▶ _Dataset content_
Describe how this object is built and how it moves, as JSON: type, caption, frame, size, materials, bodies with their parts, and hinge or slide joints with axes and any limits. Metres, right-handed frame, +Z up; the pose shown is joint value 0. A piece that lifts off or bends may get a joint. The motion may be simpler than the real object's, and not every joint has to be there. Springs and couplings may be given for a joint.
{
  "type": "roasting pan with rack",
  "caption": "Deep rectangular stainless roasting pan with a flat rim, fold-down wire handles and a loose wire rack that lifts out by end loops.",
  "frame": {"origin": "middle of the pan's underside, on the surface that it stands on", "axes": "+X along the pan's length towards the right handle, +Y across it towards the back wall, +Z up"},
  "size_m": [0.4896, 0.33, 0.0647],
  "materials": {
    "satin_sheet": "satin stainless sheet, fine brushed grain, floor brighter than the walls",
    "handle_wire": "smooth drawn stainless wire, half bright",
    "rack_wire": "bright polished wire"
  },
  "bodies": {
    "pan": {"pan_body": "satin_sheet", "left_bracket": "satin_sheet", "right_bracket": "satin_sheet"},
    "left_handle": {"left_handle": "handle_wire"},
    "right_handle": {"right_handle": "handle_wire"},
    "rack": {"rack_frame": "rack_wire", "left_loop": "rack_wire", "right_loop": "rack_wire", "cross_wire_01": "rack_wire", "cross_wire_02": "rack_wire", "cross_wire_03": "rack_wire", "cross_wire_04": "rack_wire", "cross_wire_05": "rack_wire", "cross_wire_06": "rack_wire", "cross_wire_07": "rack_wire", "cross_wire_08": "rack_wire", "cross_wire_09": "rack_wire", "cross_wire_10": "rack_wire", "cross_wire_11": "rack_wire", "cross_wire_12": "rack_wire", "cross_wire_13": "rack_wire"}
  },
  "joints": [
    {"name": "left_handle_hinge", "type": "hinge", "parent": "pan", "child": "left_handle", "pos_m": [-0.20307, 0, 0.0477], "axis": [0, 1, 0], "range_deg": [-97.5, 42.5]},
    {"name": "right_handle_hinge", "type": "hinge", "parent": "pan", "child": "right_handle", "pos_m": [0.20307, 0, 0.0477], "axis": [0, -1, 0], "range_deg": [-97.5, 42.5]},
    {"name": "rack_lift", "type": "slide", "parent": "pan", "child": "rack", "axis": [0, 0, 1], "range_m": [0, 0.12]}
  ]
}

* * *

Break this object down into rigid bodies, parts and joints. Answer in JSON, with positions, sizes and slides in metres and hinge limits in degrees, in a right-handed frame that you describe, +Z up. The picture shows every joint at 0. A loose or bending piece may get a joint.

---

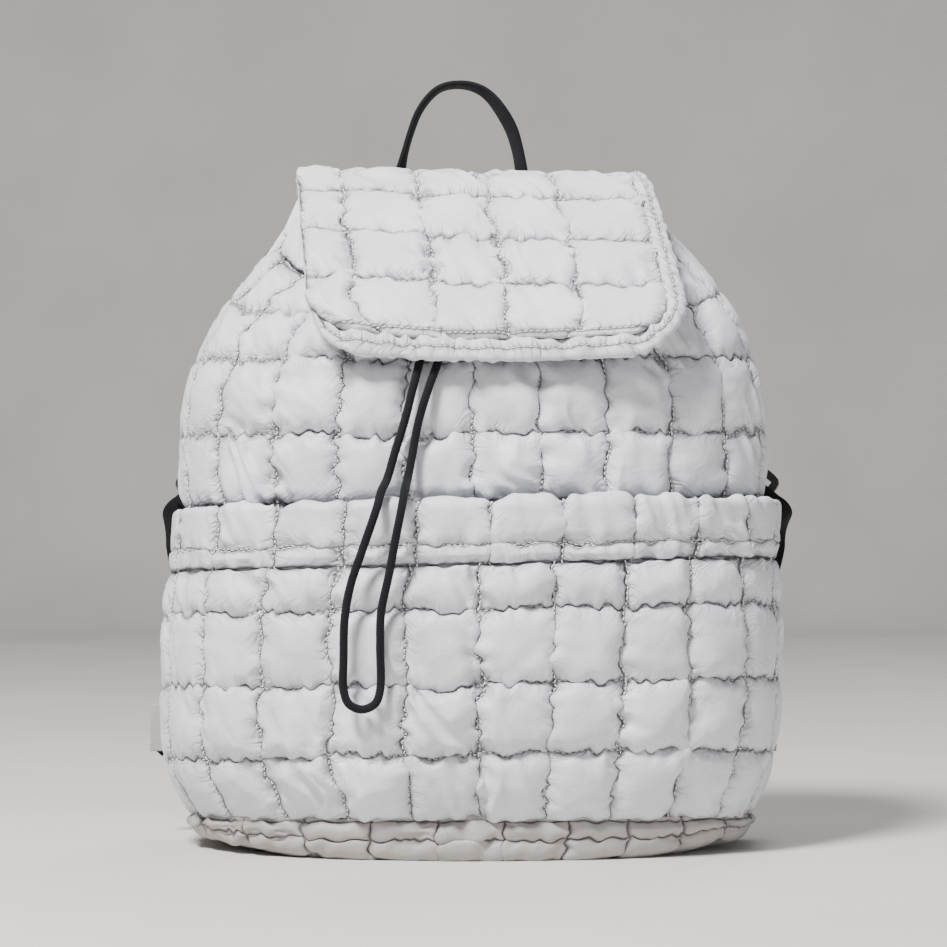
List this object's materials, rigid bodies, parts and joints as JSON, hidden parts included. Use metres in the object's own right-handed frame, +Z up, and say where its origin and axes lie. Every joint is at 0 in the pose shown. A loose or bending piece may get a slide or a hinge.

▶ _Prompt_
State how many lines of the listing include "this", and nothing more.

▶ _Task output_
3